▸ **ENTRIES PROVIDED**:
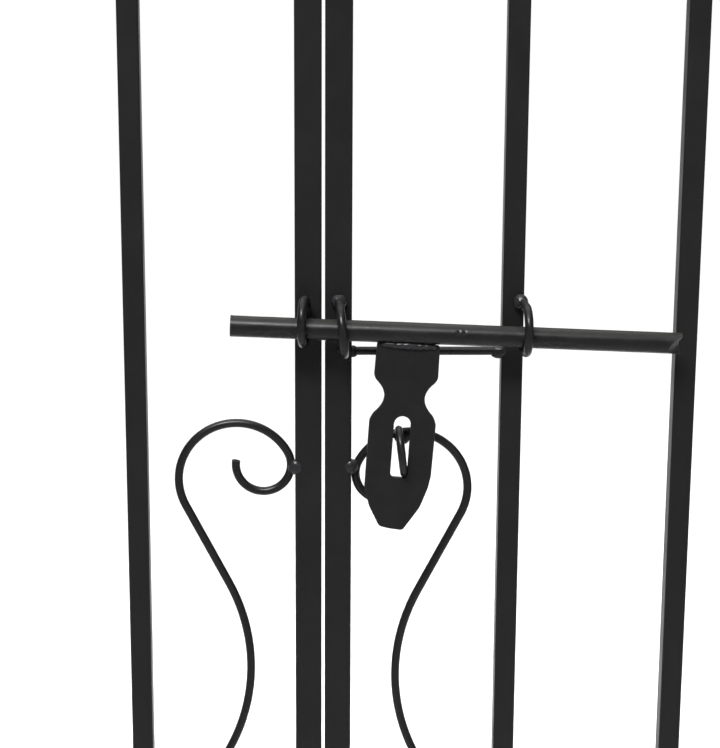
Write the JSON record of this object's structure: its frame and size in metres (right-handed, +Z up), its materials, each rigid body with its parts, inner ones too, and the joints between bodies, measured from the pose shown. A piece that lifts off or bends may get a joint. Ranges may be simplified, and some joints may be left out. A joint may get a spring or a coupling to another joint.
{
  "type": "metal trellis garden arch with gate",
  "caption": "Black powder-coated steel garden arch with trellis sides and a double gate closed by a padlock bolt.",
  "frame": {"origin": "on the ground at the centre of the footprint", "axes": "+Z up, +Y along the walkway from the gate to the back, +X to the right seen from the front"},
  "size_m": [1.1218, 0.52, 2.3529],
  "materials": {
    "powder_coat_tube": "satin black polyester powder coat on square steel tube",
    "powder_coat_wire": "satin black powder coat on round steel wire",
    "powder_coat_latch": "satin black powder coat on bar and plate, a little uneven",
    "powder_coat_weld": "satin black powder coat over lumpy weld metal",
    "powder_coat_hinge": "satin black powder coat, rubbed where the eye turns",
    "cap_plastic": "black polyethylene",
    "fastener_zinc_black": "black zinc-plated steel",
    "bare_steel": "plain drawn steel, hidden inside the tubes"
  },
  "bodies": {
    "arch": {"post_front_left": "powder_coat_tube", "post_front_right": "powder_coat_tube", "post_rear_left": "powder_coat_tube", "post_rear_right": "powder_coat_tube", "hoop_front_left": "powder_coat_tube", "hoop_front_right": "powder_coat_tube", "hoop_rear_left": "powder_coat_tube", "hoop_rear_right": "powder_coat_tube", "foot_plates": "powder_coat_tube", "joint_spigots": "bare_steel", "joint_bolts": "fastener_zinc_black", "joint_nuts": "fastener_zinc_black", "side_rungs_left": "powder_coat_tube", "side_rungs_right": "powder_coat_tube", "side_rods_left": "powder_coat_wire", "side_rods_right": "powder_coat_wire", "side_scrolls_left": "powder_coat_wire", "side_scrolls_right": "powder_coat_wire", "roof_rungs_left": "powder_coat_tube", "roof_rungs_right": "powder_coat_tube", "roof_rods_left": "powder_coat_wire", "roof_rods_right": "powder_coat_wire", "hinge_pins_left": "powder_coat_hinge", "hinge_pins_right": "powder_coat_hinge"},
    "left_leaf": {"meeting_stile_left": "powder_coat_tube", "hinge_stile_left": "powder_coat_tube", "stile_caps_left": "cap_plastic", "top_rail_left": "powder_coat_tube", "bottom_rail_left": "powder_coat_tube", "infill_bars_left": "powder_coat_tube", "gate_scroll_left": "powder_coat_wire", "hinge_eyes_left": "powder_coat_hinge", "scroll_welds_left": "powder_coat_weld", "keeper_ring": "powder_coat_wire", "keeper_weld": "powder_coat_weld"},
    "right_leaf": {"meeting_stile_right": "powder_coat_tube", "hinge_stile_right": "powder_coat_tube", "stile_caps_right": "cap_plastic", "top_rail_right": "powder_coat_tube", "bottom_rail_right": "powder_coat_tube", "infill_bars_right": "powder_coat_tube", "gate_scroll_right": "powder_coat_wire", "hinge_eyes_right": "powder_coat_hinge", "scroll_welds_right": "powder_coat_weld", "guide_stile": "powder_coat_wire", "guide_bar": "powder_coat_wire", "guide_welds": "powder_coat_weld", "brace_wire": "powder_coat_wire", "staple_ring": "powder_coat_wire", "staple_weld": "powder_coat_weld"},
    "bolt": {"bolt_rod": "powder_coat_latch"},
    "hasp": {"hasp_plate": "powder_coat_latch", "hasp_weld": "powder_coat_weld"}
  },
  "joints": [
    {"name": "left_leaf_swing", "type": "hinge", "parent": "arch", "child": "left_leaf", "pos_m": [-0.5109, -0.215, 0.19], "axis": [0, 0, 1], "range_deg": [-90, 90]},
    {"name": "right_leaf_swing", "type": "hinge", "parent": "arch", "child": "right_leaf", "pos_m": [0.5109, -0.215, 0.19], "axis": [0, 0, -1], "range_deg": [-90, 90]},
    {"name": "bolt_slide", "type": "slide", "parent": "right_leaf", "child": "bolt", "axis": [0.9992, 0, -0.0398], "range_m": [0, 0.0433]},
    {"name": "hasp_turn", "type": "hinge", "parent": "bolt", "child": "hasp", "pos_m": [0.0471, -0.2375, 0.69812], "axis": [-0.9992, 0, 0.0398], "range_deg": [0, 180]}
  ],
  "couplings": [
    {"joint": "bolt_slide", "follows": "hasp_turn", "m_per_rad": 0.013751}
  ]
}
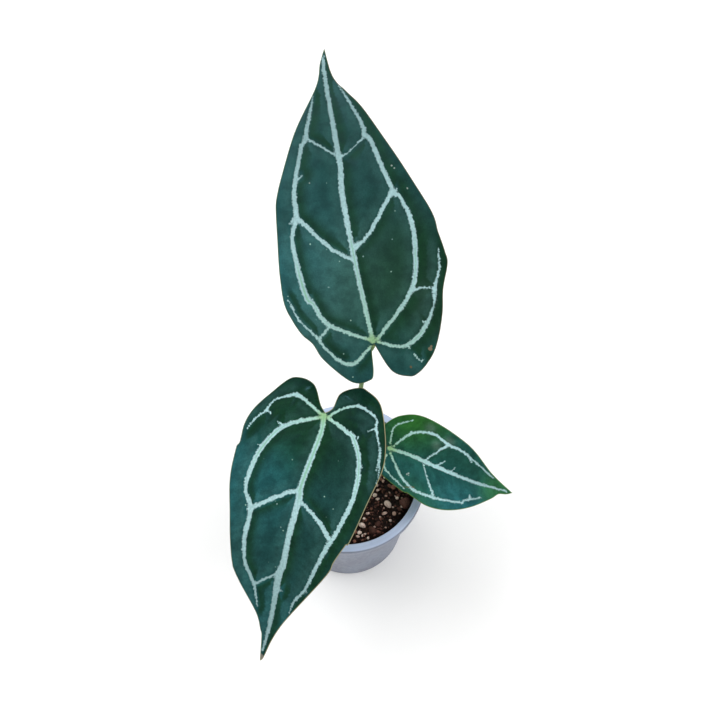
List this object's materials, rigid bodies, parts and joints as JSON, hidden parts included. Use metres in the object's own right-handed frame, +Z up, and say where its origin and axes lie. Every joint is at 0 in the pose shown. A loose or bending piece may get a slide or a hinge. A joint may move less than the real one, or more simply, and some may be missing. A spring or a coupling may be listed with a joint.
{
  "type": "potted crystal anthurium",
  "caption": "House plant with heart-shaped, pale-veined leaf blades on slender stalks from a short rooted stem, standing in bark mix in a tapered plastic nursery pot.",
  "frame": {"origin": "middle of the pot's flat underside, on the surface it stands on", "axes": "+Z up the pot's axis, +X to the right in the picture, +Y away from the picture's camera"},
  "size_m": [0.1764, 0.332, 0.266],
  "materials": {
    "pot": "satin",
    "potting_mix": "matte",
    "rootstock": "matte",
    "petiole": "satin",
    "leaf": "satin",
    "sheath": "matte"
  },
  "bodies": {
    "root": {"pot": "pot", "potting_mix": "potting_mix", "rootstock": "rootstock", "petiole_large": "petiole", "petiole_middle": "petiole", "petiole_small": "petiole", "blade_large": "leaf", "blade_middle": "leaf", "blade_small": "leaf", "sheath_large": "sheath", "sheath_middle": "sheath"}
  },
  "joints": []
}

▸ **EXERCISE GOAL**:
All the entries above need to be reproduced exactly.

▸ **OUTPUT FOR THIS EXERCISE**:
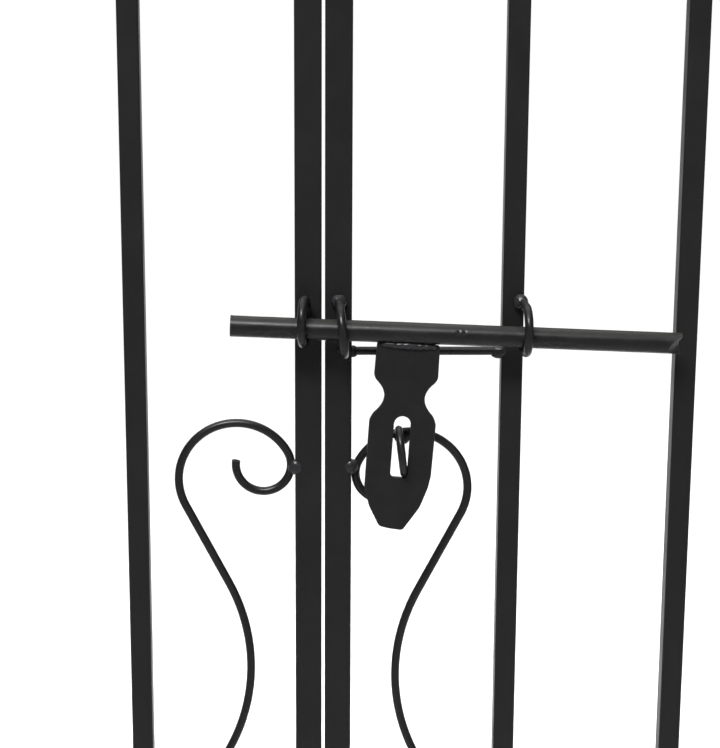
Write the JSON record of this object's structure: its frame and size in metres (right-handed, +Z up), its materials, each rigid body with its parts, inner ones too, and the joints between bodies, measured from the pose shown. A piece that lifts off or bends may get a joint. Ranges may be simplified, and some joints may be left out. A joint may get a spring or a coupling to another joint.
{
  "type": "metal trellis garden arch with gate",
  "caption": "Black powder-coated steel garden arch with trellis sides and a double gate closed by a padlock bolt.",
  "frame": {"origin": "on the ground at the centre of the footprint", "axes": "+Z up, +Y along the walkway from the gate to the back, +X to the right seen from the front"},
  "size_m": [1.1218, 0.52, 2.3529],
  "materials": {
    "powder_coat_tube": "satin black polyester powder coat on square steel tube",
    "powder_coat_wire": "satin black powder coat on round steel wire",
    "powder_coat_latch": "satin black powder coat on bar and plate, a little uneven",
    "powder_coat_weld": "satin black powder coat over lumpy weld metal",
    "powder_coat_hinge": "satin black powder coat, rubbed where the eye turns",
    "cap_plastic": "black polyethylene",
    "fastener_zinc_black": "black zinc-plated steel",
    "bare_steel": "plain drawn steel, hidden inside the tubes"
  },
  "bodies": {
    "arch": {"post_front_left": "powder_coat_tube", "post_front_right": "powder_coat_tube", "post_rear_left": "powder_coat_tube", "post_rear_right": "powder_coat_tube", "hoop_front_left": "powder_coat_tube", "hoop_front_right": "powder_coat_tube", "hoop_rear_left": "powder_coat_tube", "hoop_rear_right": "powder_coat_tube", "foot_plates": "powder_coat_tube", "joint_spigots": "bare_steel", "joint_bolts": "fastener_zinc_black", "joint_nuts": "fastener_zinc_black", "side_rungs_left": "powder_coat_tube", "side_rungs_right": "powder_coat_tube", "side_rods_left": "powder_coat_wire", "side_rods_right": "powder_coat_wire", "side_scrolls_left": "powder_coat_wire", "side_scrolls_right": "powder_coat_wire", "roof_rungs_left": "powder_coat_tube", "roof_rungs_right": "powder_coat_tube", "roof_rods_left": "powder_coat_wire", "roof_rods_right": "powder_coat_wire", "hinge_pins_left": "powder_coat_hinge", "hinge_pins_right": "powder_coat_hinge"},
    "left_leaf": {"meeting_stile_left": "powder_coat_tube", "hinge_stile_left": "powder_coat_tube", "stile_caps_left": "cap_plastic", "top_rail_left": "powder_coat_tube", "bottom_rail_left": "powder_coat_tube", "infill_bars_left": "powder_coat_tube", "gate_scroll_left": "powder_coat_wire", "hinge_eyes_left": "powder_coat_hinge", "scroll_welds_left": "powder_coat_weld", "keeper_ring": "powder_coat_wire", "keeper_weld": "powder_coat_weld"},
    "right_leaf": {"meeting_stile_right": "powder_coat_tube", "hinge_stile_right": "powder_coat_tube", "stile_caps_right": "cap_plastic", "top_rail_right": "powder_coat_tube", "bottom_rail_right": "powder_coat_tube", "infill_bars_right": "powder_coat_tube", "gate_scroll_right": "powder_coat_wire", "hinge_eyes_right": "powder_coat_hinge", "scroll_welds_right": "powder_coat_weld", "guide_stile": "powder_coat_wire", "guide_bar": "powder_coat_wire", "guide_welds": "powder_coat_weld", "brace_wire": "powder_coat_wire", "staple_ring": "powder_coat_wire", "staple_weld": "powder_coat_weld"},
    "bolt": {"bolt_rod": "powder_coat_latch"},
    "hasp": {"hasp_plate": "powder_coat_latch", "hasp_weld": "powder_coat_weld"}
  },
  "joints": [
    {"name": "left_leaf_swing", "type": "hinge", "parent": "arch", "child": "left_leaf", "pos_m": [-0.5109, -0.215, 0.19], "axis": [0, 0, 1], "range_deg": [-90, 90]},
    {"name": "right_leaf_swing", "type": "hinge", "parent": "arch", "child": "right_leaf", "pos_m": [0.5109, -0.215, 0.19], "axis": [0, 0, -1], "range_deg": [-90, 90]},
    {"name": "bolt_slide", "type": "slide", "parent": "right_leaf", "child": "bolt", "axis": [0.9992, 0, -0.0398], "range_m": [0, 0.0433]},
    {"name": "hasp_turn", "type": "hinge", "parent": "bolt", "child": "hasp", "pos_m": [0.0471, -0.2375, 0.69812], "axis": [-0.9992, 0, 0.0398], "range_deg": [0, 180]}
  ],
  "couplings": [
    {"joint": "bolt_slide", "follows": "hasp_turn", "m_per_rad": 0.013751}
  ]
}
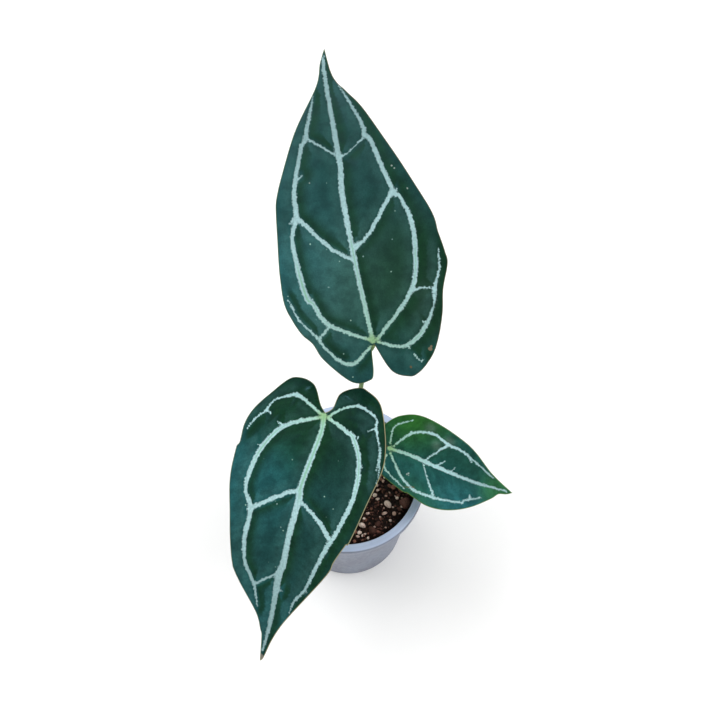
List this object's materials, rigid bodies, parts and joints as JSON, hidden parts included. Use metres in the object's own right-handed frame, +Z up, and say where its origin and axes lie. Every joint is at 0 in the pose shown. A loose or bending piece may get a slide or a hinge. A joint may move less than the real one, or more simply, and some may be missing. A spring or a coupling may be listed with a joint.
{
  "type": "potted crystal anthurium",
  "caption": "House plant with heart-shaped, pale-veined leaf blades on slender stalks from a short rooted stem, standing in bark mix in a tapered plastic nursery pot.",
  "frame": {"origin": "middle of the pot's flat underside, on the surface it stands on", "axes": "+Z up the pot's axis, +X to the right in the picture, +Y away from the picture's camera"},
  "size_m": [0.1764, 0.332, 0.266],
  "materials": {
    "pot": "satin",
    "potting_mix": "matte",
    "rootstock": "matte",
    "petiole": "satin",
    "leaf": "satin",
    "sheath": "matte"
  },
  "bodies": {
    "root": {"pot": "pot", "potting_mix": "potting_mix", "rootstock": "rootstock", "petiole_large": "petiole", "petiole_middle": "petiole", "petiole_small": "petiole", "blade_large": "leaf", "blade_middle": "leaf", "blade_small": "leaf", "sheath_large": "sheath", "sheath_middle": "sheath"}
  },
  "joints": []
}